# Task
Reproduce all of the material word for word.
BEGIN Supplied data
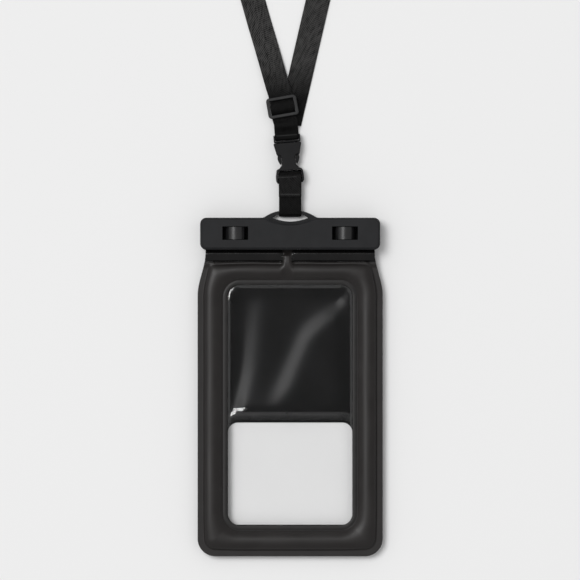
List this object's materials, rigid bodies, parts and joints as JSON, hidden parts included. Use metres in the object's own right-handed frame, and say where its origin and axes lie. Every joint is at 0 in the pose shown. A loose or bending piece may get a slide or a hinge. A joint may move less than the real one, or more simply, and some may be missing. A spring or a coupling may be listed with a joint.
{
  "type": "waterproof phone pouch",
  "caption": "Waterproof phone pouch with a padded frame, clear windows, a clamp bar with turn locks, and a neck strap on a side-release buckle.",
  "frame": {"origin": "middle of the clamp bar's back face, on the table that the pouch lies on", "axes": "+Z out of the pouch's front, +Y from the pouch towards the neck strap, +X to the right seen from the front"},
  "size_m": [0.1366, 0.6192, 0.0151],
  "materials": {
    "clamp_plastic": "satin charcoal moulded plastic with a fine spark texture",
    "lock_plastic": "smooth black moulded plastic",
    "black_film": "soft satin black welded film",
    "clear_film": "clear glossy flexible film",
    "webbing": "black woven polyester webbing",
    "buckle_plastic": "black moulded acetal, lightly satin"
  },
  "bodies": {
    "pouch": {"clamp_back": "clamp_plastic", "clamp_front": "clamp_plastic", "padded_front": "black_film", "front_window": "clear_film", "back_panel": "black_film", "back_window": "clear_film", "lower_strap": "webbing", "buckle_female": "buckle_plastic", "buckle_male": "buckle_plastic", "slider": "buckle_plastic", "neck_strap": "webbing"},
    "left_lock": {"lock_left": "lock_plastic"},
    "right_lock": {"lock_right": "lock_plastic"}
  },
  "joints": [
    {"name": "left_lock_turn", "type": "hinge", "parent": "pouch", "child": "left_lock", "pos_m": [-0.0355, 0.0002, 0.0075], "axis": [0, -1, 0], "range_deg": [0, 80]},
    {"name": "right_lock_turn", "type": "hinge", "parent": "pouch", "child": "right_lock", "pos_m": [0.0355, 0.0002, 0.0075], "axis": [0, 1, 0], "range_deg": [0, 80]}
  ]
}
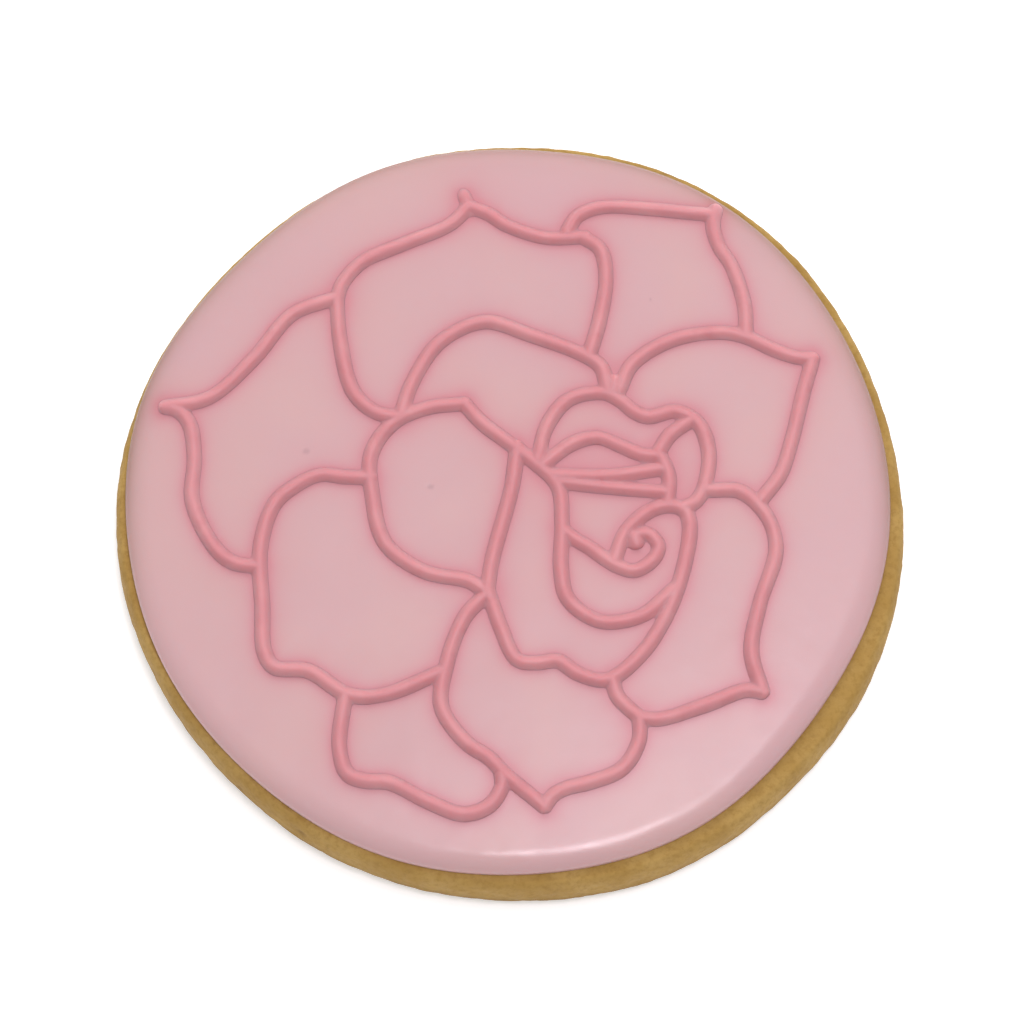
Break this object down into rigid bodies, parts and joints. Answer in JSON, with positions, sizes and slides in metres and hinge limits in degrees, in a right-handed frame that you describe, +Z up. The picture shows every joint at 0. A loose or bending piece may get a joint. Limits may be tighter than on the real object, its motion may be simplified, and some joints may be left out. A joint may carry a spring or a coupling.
{
  "type": "iced biscuit",
  "caption": "Round baked biscuit topped with a layer of pale pink icing and a piped open rose in a deeper pink.",
  "frame": {"origin": "centre of the flat underside, where the biscuit rests", "axes": "+Z up through the icing, +Y towards the top of the rose, +X to its right"},
  "size_m": [0.078, 0.0781, 0.0088],
  "materials": {
    "biscuit": "baked crumb, matt and slightly grainy",
    "icing": "set royal icing, smooth with a soft sheen; the piped lines are a deeper pink"
  },
  "bodies": {
    "root": {"biscuit": "biscuit", "icing": "icing"}
  },
  "joints": []
}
END Supplied data
# Answer
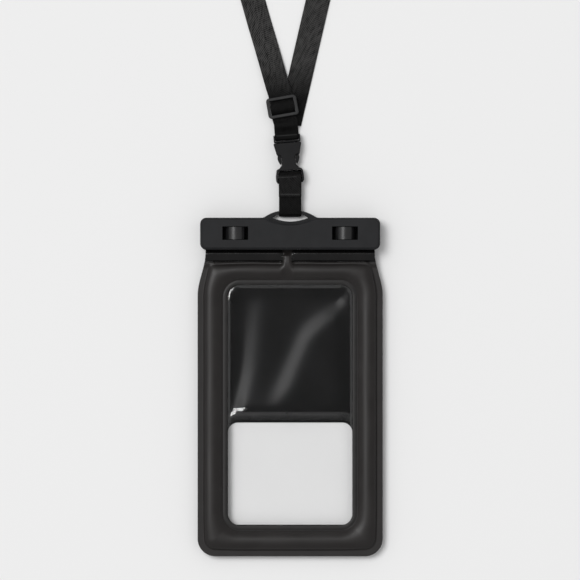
List this object's materials, rigid bodies, parts and joints as JSON, hidden parts included. Use metres in the object's own right-handed frame, and say where its origin and axes lie. Every joint is at 0 in the pose shown. A loose or bending piece may get a slide or a hinge. A joint may move less than the real one, or more simply, and some may be missing. A spring or a coupling may be listed with a joint.
{
  "type": "waterproof phone pouch",
  "caption": "Waterproof phone pouch with a padded frame, clear windows, a clamp bar with turn locks, and a neck strap on a side-release buckle.",
  "frame": {"origin": "middle of the clamp bar's back face, on the table that the pouch lies on", "axes": "+Z out of the pouch's front, +Y from the pouch towards the neck strap, +X to the right seen from the front"},
  "size_m": [0.1366, 0.6192, 0.0151],
  "materials": {
    "clamp_plastic": "satin charcoal moulded plastic with a fine spark texture",
    "lock_plastic": "smooth black moulded plastic",
    "black_film": "soft satin black welded film",
    "clear_film": "clear glossy flexible film",
    "webbing": "black woven polyester webbing",
    "buckle_plastic": "black moulded acetal, lightly satin"
  },
  "bodies": {
    "pouch": {"clamp_back": "clamp_plastic", "clamp_front": "clamp_plastic", "padded_front": "black_film", "front_window": "clear_film", "back_panel": "black_film", "back_window": "clear_film", "lower_strap": "webbing", "buckle_female": "buckle_plastic", "buckle_male": "buckle_plastic", "slider": "buckle_plastic", "neck_strap": "webbing"},
    "left_lock": {"lock_left": "lock_plastic"},
    "right_lock": {"lock_right": "lock_plastic"}
  },
  "joints": [
    {"name": "left_lock_turn", "type": "hinge", "parent": "pouch", "child": "left_lock", "pos_m": [-0.0355, 0.0002, 0.0075], "axis": [0, -1, 0], "range_deg": [0, 80]},
    {"name": "right_lock_turn", "type": "hinge", "parent": "pouch", "child": "right_lock", "pos_m": [0.0355, 0.0002, 0.0075], "axis": [0, 1, 0], "range_deg": [0, 80]}
  ]
}
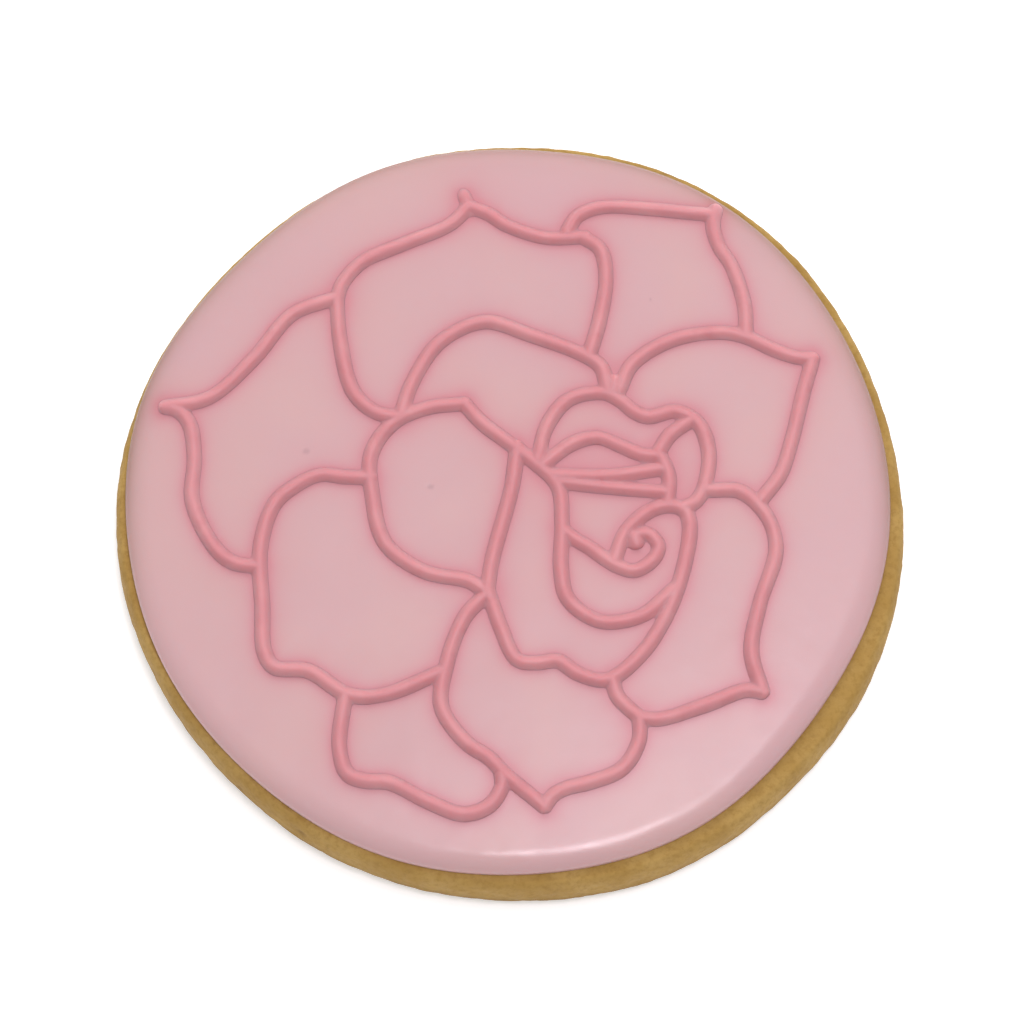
Break this object down into rigid bodies, parts and joints. Answer in JSON, with positions, sizes and slides in metres and hinge limits in degrees, in a right-handed frame that you describe, +Z up. The picture shows every joint at 0. A loose or bending piece may get a joint. Limits may be tighter than on the real object, its motion may be simplified, and some joints may be left out. A joint may carry a spring or a coupling.
{
  "type": "iced biscuit",
  "caption": "Round baked biscuit topped with a layer of pale pink icing and a piped open rose in a deeper pink.",
  "frame": {"origin": "centre of the flat underside, where the biscuit rests", "axes": "+Z up through the icing, +Y towards the top of the rose, +X to its right"},
  "size_m": [0.078, 0.0781, 0.0088],
  "materials": {
    "biscuit": "baked crumb, matt and slightly grainy",
    "icing": "set royal icing, smooth with a soft sheen; the piped lines are a deeper pink"
  },
  "bodies": {
    "root": {"biscuit": "biscuit", "icing": "icing"}
  },
  "joints": []
}